TORONTO (Reuters) - Investors looking for future Canadian bank-stock outperformers should consider the winners of the past decade, which include Royal Bank of Canada and Bank of Nova Scotia, an analyst says.
Ten years ago this month, the first of two big Canadian bank-merger proposals was unveiled.
The two planned unions -- Royal Bank with Bank of Montreal, and Canadian Imperial Bank of Commerce with Toronto-Dominion Bank -- gave rise to much political debate and were ultimately killed in late 1998 by the Liberal government of the day.
Since then, half of the Big Six Canadian banks have been able to “get on with life” without mergers by using different strategies, while the other half delivered relatively poor performance, Credit Suisse bank analyst Jim Bantis said in a research report this week.
The three in the latter category -- National Bank of Canada, Bank of Montreal and Canadian Imperial Bank of Commerce -- don’t appear poised to break out of the pack, Bantis said.
“Despite more compelling valuations, near term we are unconvinced that the lower tier performers of the past decade are positioned to outperform due to respective off-balance sheet issues and lagging domestic retail franchises,” Bantis wrote.
Royal, the country’s largest bank, took first place in his scorecard of decade-long performance.
The ranking was based on 10 measures, including growth in share price, dividends and return on equity, and levels of non-recurring charges, acquisition spending and branch expansion.
Toronto-Dominion and Scotiabank tied for second place, followed by National Bank, BMO and finally CIBC.

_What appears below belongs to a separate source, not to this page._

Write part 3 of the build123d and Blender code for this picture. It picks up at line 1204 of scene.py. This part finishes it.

CIBC’s last-place finish comes partly from above-average charges connected to failed energy trader Enron, and to relatively slow growth in assets and market capitalization over the past decade. CIBC’s market value grew by only 28 percent in that period, Bantis said.

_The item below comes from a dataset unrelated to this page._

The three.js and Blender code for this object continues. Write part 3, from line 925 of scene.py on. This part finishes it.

In his view, Royal and Scotiabank are best positioned to emerge “relatively unscathed” from the ongoing credit crisis. Both have made numerous acquisitions outside Canada in recent years, but the pair have avoided anything too large or too risky, Bantis noted.
“Royal Bank achieved its leading performance by investing in and improving its leading domestic retail franchise,” Bantis said.
TD Bank has also created a highly profitable domestic retail bank, but Bantis cited some “trepidation” because of its strategic gamble on the U.S. retail banking market.
TD is in the process of acquiring New Jersey-based Commerce Bancorp in a cash and stock deal that was valued at about $8.5 billion last autumn, but is now worth about $7.8 billion at TD’s recent share price.
And last year, TD spent $3.2 billion to acquire the remaining stake in New England-focused TD Banknorth that it did not already own.
Three Canadian banks -- Royal, TD and Scotiabank -- were among the top 10 in North America by market capitalization in 2007, up from just one Canadian bank in 1997, according to Credit Suisse.
“We have witnessed stunning growth by the Canadian banks during the past decade,” Bantis wrote.
But even so, Royal’s market cap is less than half that of the third-largest U.S. player, JPMorgan Chase, he noted.
The Canadian Bankers Association made a similar point this week to a federal competition-policy review panel. The industry association said that while the Canadian sector is expanding, U.S. and European competitors have ballooned in size due to mergers and acquisitions. The CBA wants Canadian banks to be able to do the same.